The camp was built by slave labor, Jews from the Riga Ghetto were brought in to construct it. The camp was known for its unsanitary conditions and disease was rampant. In 1943, Himmler toyed with making this camp a full fledged concentration camp, a bureaucratic distinction if anything, since people were dying here by the thousands. Half the children in the camp dies of sickness caused by these conditions.
In 1967, the memorial you see today was constructed. It served as a propaganda piece for the Soviets who inflated the death toll at this camp for political purposes and a song was dedicated to the children so Salaspils. It is estimated that 2000-5000 people were killed at this camp but Soviet propaganda upped the number to 100 000, a number not in line with that of Holocaust Historians.

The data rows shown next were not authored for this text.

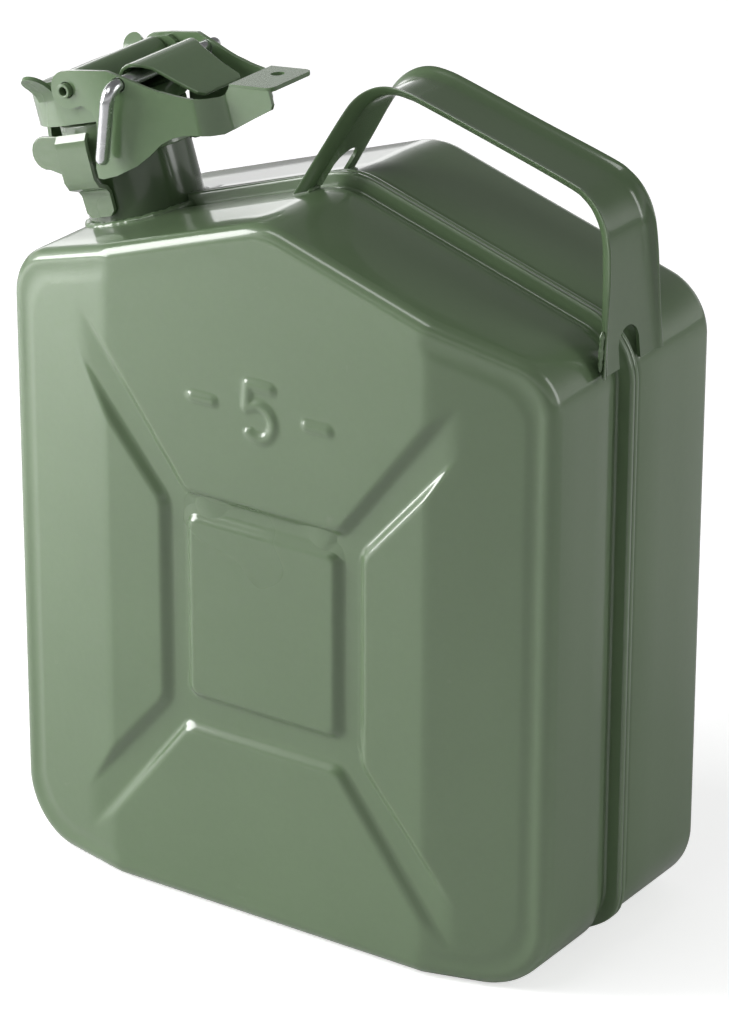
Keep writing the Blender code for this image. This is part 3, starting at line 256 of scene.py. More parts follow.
# The grid: the rings' spread over the panel, its last part that meets the edge, and the inner skin.
PANEL_SPREAD, EDGE_SHARE = (0.006, 1.0), 0.06
INNER_SPREAD, INNER_ROWS = (0.9, 0.02), 12
shell_paint = enamel_paint("shell_paint", GREEN, rough=0.30, peel_mm=0.020, patch=6.0)


def rounded_outline(count):
    """Points on the body's outline and their outward normals: straight sides with an arc at each corner,
    then spaced evenly by the length run plus the angle turned times its weight."""
    left_z = RIDGE_Z - (RIDGE_X + HALF_WIDTH) * ROOF_LEFT
    right_z = RIDGE_Z - (HALF_WIDTH - RIDGE_X) * ROOF_RIGHT
    bottom = [(-HALF_WIDTH, 0), (HALF_WIDTH, 0)]
    corners = np.array(bottom + [(HALF_WIDTH, right_z), (RIDGE_X, RIDGE_Z), (-HALF_WIDTH, left_z)])
    radii = np.array(CORNER_RADII)
    before = corners - np.roll(corners, 1, axis=0)
    before /= np.linalg.norm(before, axis=1)[:, None]
    after = np.roll(before, -1, axis=0)
    turn = np.arccos(np.clip((before * after).sum(1), -1, 1))
    reach = radii * np.tan(turn / 2)
    inward = np.column_stack([-before[:, 1], before[:, 0]])
    centres = corners - before * reach[:, None] + inward * radii[:, None]
    part = np.linspace(0, 1, CORNER_POINTS)
    angle = np.arctan2(-inward[:, 1], -inward[:, 0])[:, None] + turn[:, None] * part
    normals = np.stack([np.cos(angle), np.sin(angle)], axis=2).reshape(-1, 2)
    points = (centres[:, None] + radii[:, None, None] * normals.reshape(len(radii), -1, 2)).reshape(-1, 2)
    points, normals = np.vstack([points, points[:1]]), np.vstack([normals, normals[:1]])
    run = np.linalg.norm(np.diff(points, axis=0), axis=1)
    bend = np.linalg.norm(np.diff(normals, axis=0), axis=1)
    at = np.concatenate([[0], np.cumsum(run + TURN_WEIGHT * bend)])
    want = np.linspace(0, at[-1], count, endpoint=False)
    points = np.column_stack([np.interp(want, at, points[:, k]) for k in (0, 1)])
    normals = np.column_stack([np.interp(want, at, normals[:, k]) for k in (0, 1)])
    return points, normals / np.linalg.norm(normals, axis=1)[:, None]


def soft_max(a, b, width):
    """The larger of two values. Where they lie within the width, a share of each plus a hump of
    share times what is left of it rounds the change."""
    share = np.clip(0.5 + 0.5 * (a - b) / width, 0, 1)
    return b + (a - b) * share + width * share * (1 - share)


def eased(value):
    """Rises from 0 to 1 with soft ends: three times the square less twice the cube."""
    value = np.clip(value, 0, 1)
    return value * value * (3 - 2 * value)


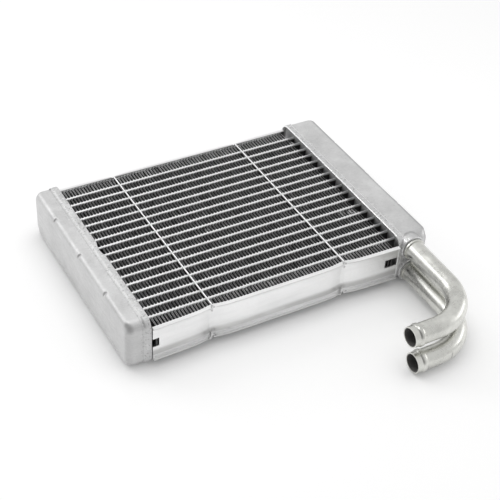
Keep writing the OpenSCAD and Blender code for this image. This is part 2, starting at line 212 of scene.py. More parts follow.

Outside of the small museum you will find a grass field filled with statues.
The socialist realist artwork, shows the suffering of the Jewish and Latvian people though Soviet styles, thus making their suffering a Soviet one. The statues include several ensembles and some solo works. These include a suffering woman “the humiliated”, the “unbroken” a statue of a suffering man trying to left himself from the ground, “the mother” a woman standing tall to protect her children and the unbreakable” the trio of visibly shaken but defiant people. These amongst other installations make it a truly spectacular sight
Conclusion
Despite my reservations about Soviet intentions, this memorial is an emotional and solemn space well worth the visit. I fell that the statue display a whole gamut of human emotion often missing from these displays.